The first step is ensuring that staff members understand their goals, and have identified strategies that will make progress towards them. Second, it’s useful to have clear ways to measure progress against goals and frequent opportunities for staff members to discuss progress, successes, and holdbacks with their manager and their team and colleagues. For tips on dealing with performance problems, see here.
Use your performance management system as a foundation for conducting performance reviews.
In your performance reviews you should be assessing the same things (goals attainment and competencies) as those you are assessing in your performance management system, so it would be helpful to use that system as a foundation for conducting performance reviews. For example, some partners have quarterly performance management cycles but use the mid-year and end-of-year cycles for performance reviews.
Clarify the definitions of performance ratings and calibrate across the team.
To do performance reviews well, it is essential that managers and staff understand the definitions of performance ratings so they can rate themselves and each other accurately. Before conducting performance reviews, make sure the definitions of performance ratings are clear and your team understands them. It is also important to pair this with an understanding of unconscious biases and how these might play out in performance ratings (link to unconscious bias training referenced in other sections).
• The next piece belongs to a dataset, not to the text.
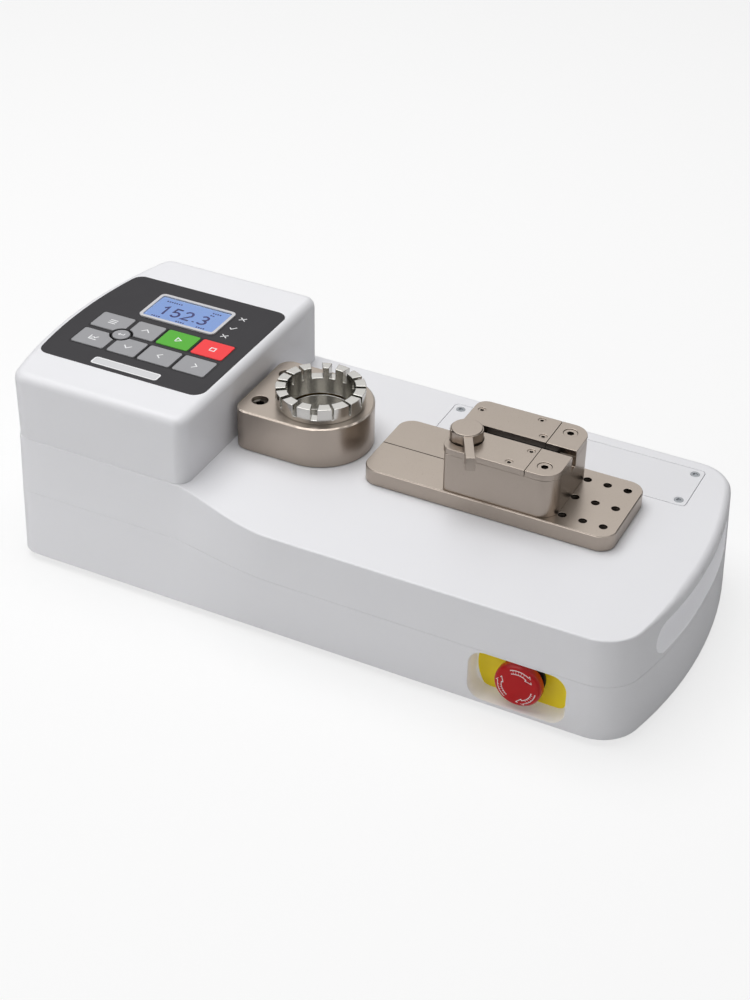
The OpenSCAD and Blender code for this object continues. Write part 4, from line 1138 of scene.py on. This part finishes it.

After managers and staff rated themselves and each other, calibrate the ratings across the team to ensure that everyone in the organization is held to the same standards of performance.
Clearly articulate links (if any) to compensation and promotion and the underlying philosophy.
If performance reviews are used as inputs into compensation and promotion decisions, it would be good to articulate how they are linked to those decisions and what the organization’s philosophy on compensation and promotion is, so your team understands the full impact and implications of performance reviews.